Becoming more future focused may be as simple as shifting the nature of the ask: from “how” or “how much” to ”what if” or “what might be.” One useful tool involves asking “why” five times in a row, intentionally probing the root causes of a thorny issue. These more open questions are inherently riskier, forcing you to reckon with what you don’t know. MIT researcher Hal Gregerson calls these “catalytic” questions, inquiries that will help us become more innovative, especially as we get better at using AI. Ideally, AI can handle the rote retrieval that otherwise bogs us down, leaving the creative human brain to learn and innovate. As AI increasingly allows us to be curators instead of creators, it opens the door for combining and rapidly testing new ideas in even the most technically complex industries.

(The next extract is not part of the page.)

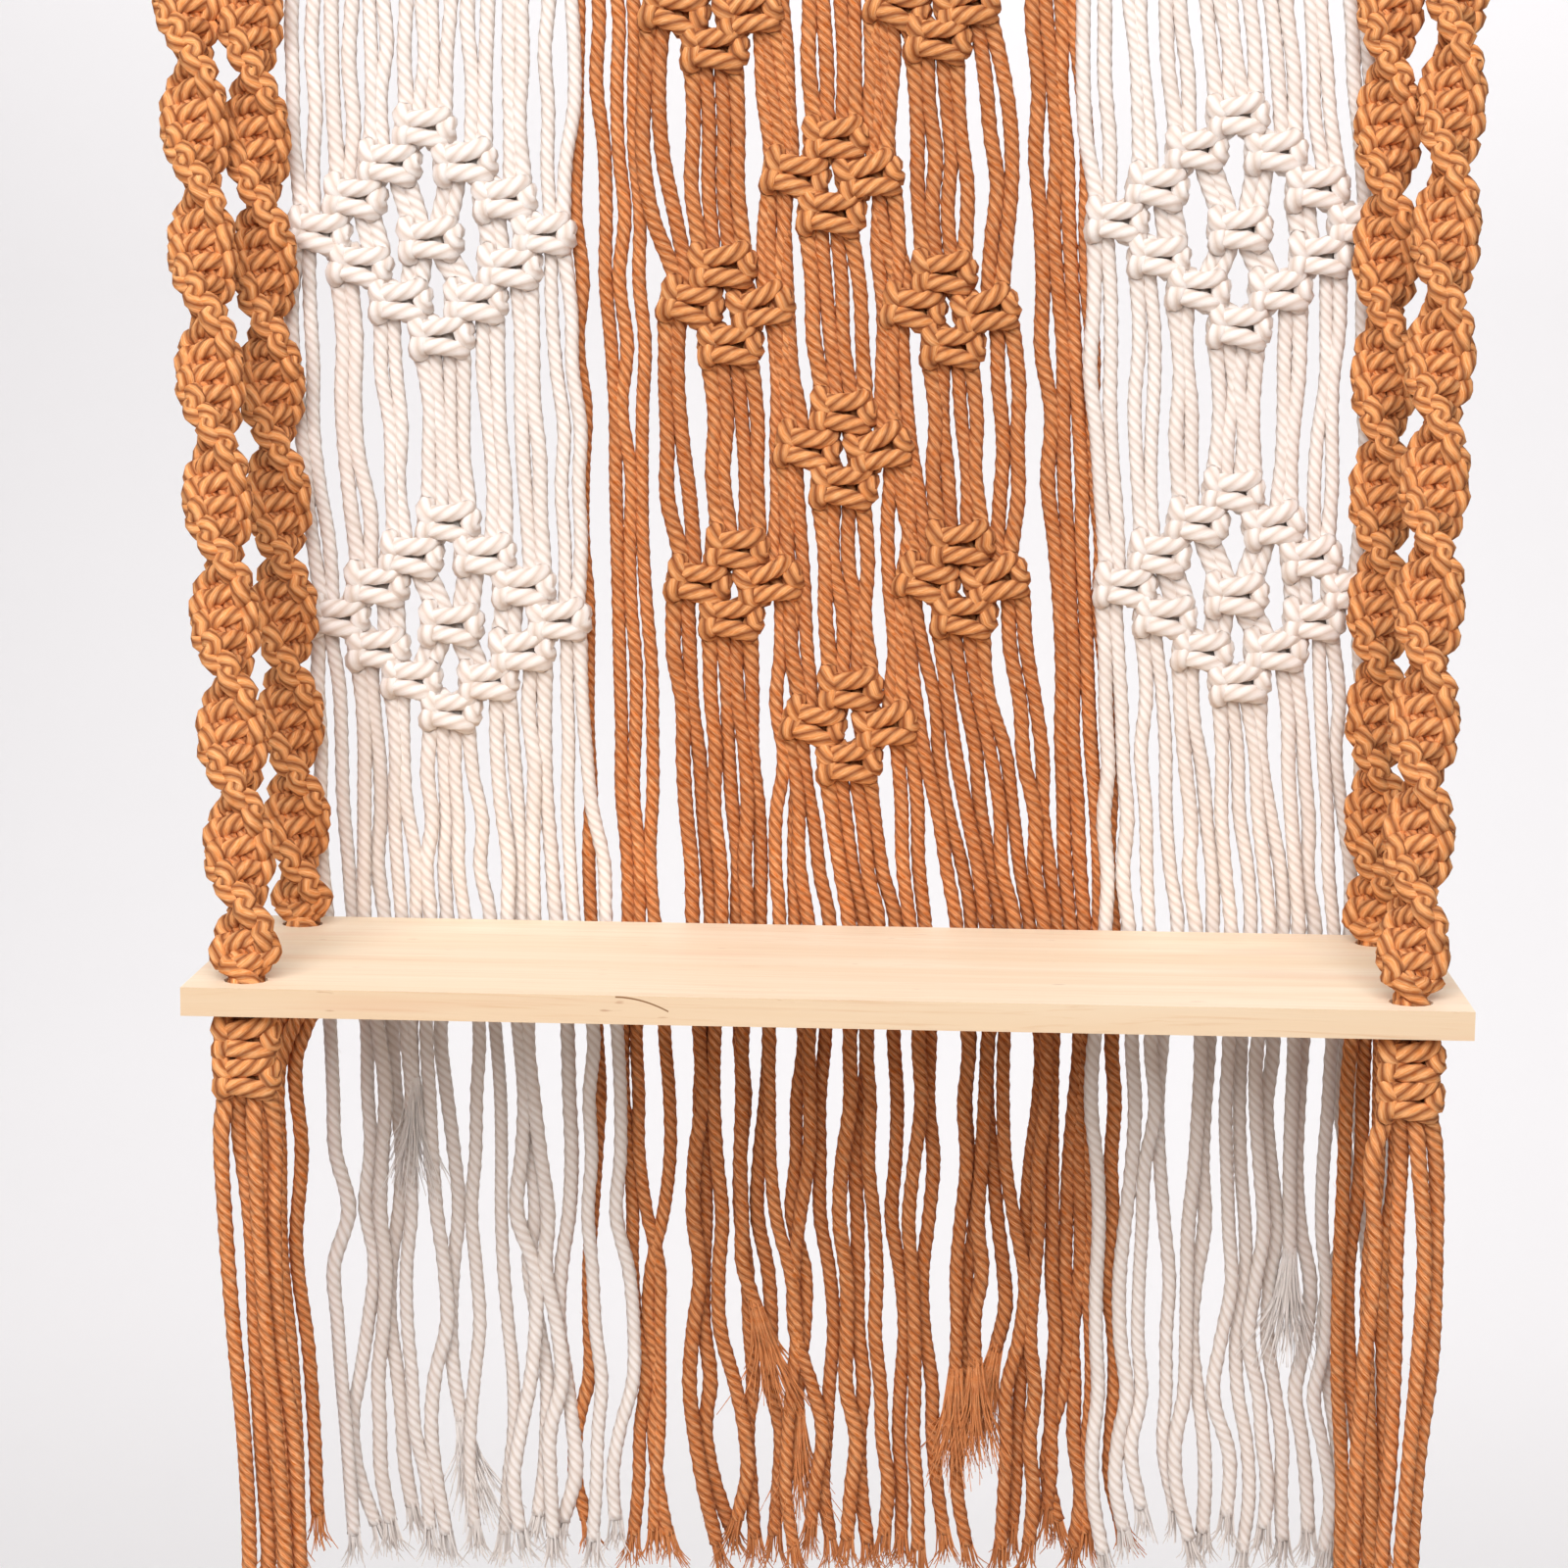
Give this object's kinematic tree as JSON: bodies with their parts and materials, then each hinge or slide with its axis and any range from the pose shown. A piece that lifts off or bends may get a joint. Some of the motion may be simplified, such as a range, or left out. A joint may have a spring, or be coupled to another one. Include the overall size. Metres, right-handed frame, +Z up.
{
  "type": "macrame wall shelf",
  "caption": "Pine shelf board hung from spiral macrame sinnets in front of a knotted cotton cord panel with a long fringe.",
  "frame": {"origin": "middle of the hanging's top edge, in the plane of the cord panel", "axes": "+Z up, +X to the right as seen from the front, +Y back towards the wall, so the front faces -Y"},
  "size_m": [0.4456, 0.1447, 0.6112],
  "materials": {
    "pine": "pale planed pine, unvarnished",
    "orange_cord": "twisted cotton rope, matt, burnt orange",
    "cream_cord": "twisted cotton rope, matt, natural cream"
  },
  "bodies": {
    "root": {"board": "pine", "left_band": "cream_cord", "left_cords": "orange_cord", "centre_band": "orange_cord", "right_cords": "orange_cord", "right_band": "cream_cord", "sinnet_front_left": "orange_cord", "sinnet_rear_left": "orange_cord", "sinnet_front_right": "orange_cord", "sinnet_rear_right": "orange_cord"}
  },
  "joints": []
}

But asking better questions is not only about managing the right AI prompts. It’s about your personal learning and development growth, extending your understanding and expanding your creativity. In its latest Future of Jobs Report, the World Economic Forum identified analytical and creative thinking as the two most important workplace skills, with the need for creativity outpacing all other skills. Tomorrow’s problems require you to ask new questions, regardless of the nature of your work. Growth, competitiveness and productivity all depend on continuous learning fueled by continuous inquiry.

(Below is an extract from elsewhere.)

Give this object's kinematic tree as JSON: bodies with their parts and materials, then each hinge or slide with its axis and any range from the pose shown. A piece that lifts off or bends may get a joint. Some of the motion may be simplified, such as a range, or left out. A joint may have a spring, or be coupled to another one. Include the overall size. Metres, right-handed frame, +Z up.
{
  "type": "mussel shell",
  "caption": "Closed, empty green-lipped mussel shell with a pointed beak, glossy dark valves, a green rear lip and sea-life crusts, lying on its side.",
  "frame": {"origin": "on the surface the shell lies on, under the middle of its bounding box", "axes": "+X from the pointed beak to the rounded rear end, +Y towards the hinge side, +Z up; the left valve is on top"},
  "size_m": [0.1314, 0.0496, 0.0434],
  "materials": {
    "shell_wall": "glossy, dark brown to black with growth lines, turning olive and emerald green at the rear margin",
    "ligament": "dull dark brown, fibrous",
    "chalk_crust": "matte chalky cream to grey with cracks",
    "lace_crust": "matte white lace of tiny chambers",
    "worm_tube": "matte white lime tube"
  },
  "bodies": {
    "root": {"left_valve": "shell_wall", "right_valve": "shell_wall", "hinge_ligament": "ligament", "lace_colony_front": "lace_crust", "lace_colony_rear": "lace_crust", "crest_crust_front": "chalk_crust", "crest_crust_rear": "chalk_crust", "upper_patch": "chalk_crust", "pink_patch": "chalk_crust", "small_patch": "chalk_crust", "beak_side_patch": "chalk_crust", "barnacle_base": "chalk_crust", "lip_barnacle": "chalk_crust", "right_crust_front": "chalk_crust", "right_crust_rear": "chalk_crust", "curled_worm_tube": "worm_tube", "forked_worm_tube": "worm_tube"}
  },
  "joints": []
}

Good questions deepen your relationships with other humans
Questions have the remarkable power to deepen social connections, even getting perfect strangers to fall in love. Psychologist Arthur Aron and his colleagues famously identified 36 questions that brought people together so quickly that several of his experimental subjects got married. It’s not the questions themselves, but the idea that asking each other increasingly personal questions creates vulnerability, and mutual vulnerability fosters closeness.
Clearly marriage isn’t a workplace objective, but there’s something very productive about the power of mutual vulnerability. Interpersonal closeness helps workplaces become more innovative and experimental, because closeness builds trust. Gender matters here: research finds that women are more comfortable asking questions in social situations while men are more inquisitive in professional contexts. But we know that social sensitivity and interpersonal connection power the smartest teams. Good questions, whoever is asking, strengthen the skills that help people work better together.

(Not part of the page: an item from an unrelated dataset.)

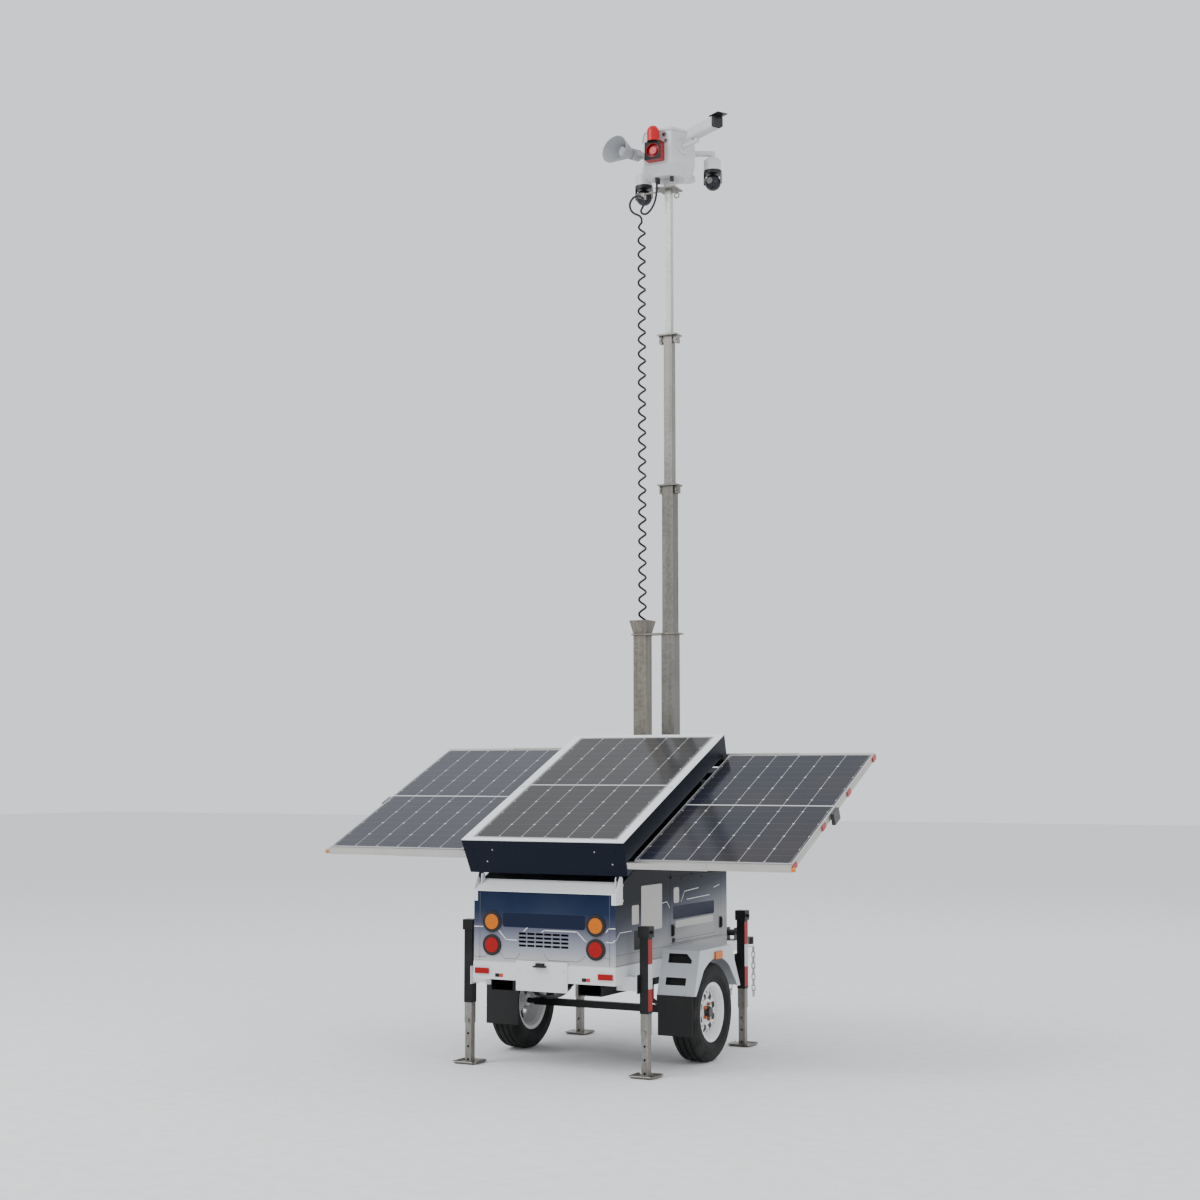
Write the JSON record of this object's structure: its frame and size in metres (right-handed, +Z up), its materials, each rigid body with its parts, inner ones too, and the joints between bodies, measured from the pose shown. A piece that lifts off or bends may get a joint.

So how do we find the right workplace-based questions? The best questions are what scholar Edgar Schein calls humble questions – open queries that require you to let go of what you think you know so that you can be open to new thoughts or insights. They are most welcome in a psychologically safe environment where mistakes are expected and failure isn’t feared. These genuine questions signal curiosity and care for what another person has to say, and build relationships based on mutual respect and awareness of each other’s skills and strengths. It’s at the intersection of these strengths where organizations find their best ideas. And good questions can unlock them.
Good questions help you grow and improve
As you perfect your skills of inquiry, don’t forget to turn them inward. So many of our ideas are founded on baked-in assumptions and biases that we don’t always recognize in ourselves. Challenging our own assumptions requires us to consistently question what we believe is right, to slow down long enough to revisit or rethink our conclusions. It’s about literally interrogating your own decisions. Ask yourself what might change if the opposite of your beliefs were true, or what you might be getting exactly wrong about a vexing problem. Coupled with a commitment to explore diverse approaches, this self questioning ensures better reasoning in uncertain times.
In this age of easily accessible information, the ability to decipher fact from fiction has become a critical skill for the future. In a multi-year study of thousands of high school students, Stanford University researchers found that two-thirds struggled to separate news stories from ads, even when the ads were clearly marked “sponsored content.” And studies further show that younger generations are less concerned about misinformation than older adults. With AI-generated news sites growing at breakneck speed, the line between fact and fiction is blurry. It won’t be enough to rely on school skills to combat the proliferation of misinformation. Continually honing your self-questioning skills, triangulating new facts and verifying public sources, is a critical skill for keeping your job and future proofing your career.
In the Emmy-nominated film Tár, a famous orchestra conductor plays a section of Bach’s Prelude in C Major that evokes a voice asking multiple questions. Pointing out the varied rising tones, she asserts, “it’s always the question that involves the listener, never the answer.” The question is more interesting.
In uncertain times, the question is not only more interesting, it’s more important. Yesterday’s answers won’t solve tomorrow’s problems. The questions you ask frame the directions you take, and open your aperture to new ideas, no matter how disruptive they may be. There are no dumb questions, only short sighted answers. By asking plenty of broad and novel questions, you become a super learner, connected with others and able to navigate fact from fiction. There is no better skill to have for understanding the world and our future. Period.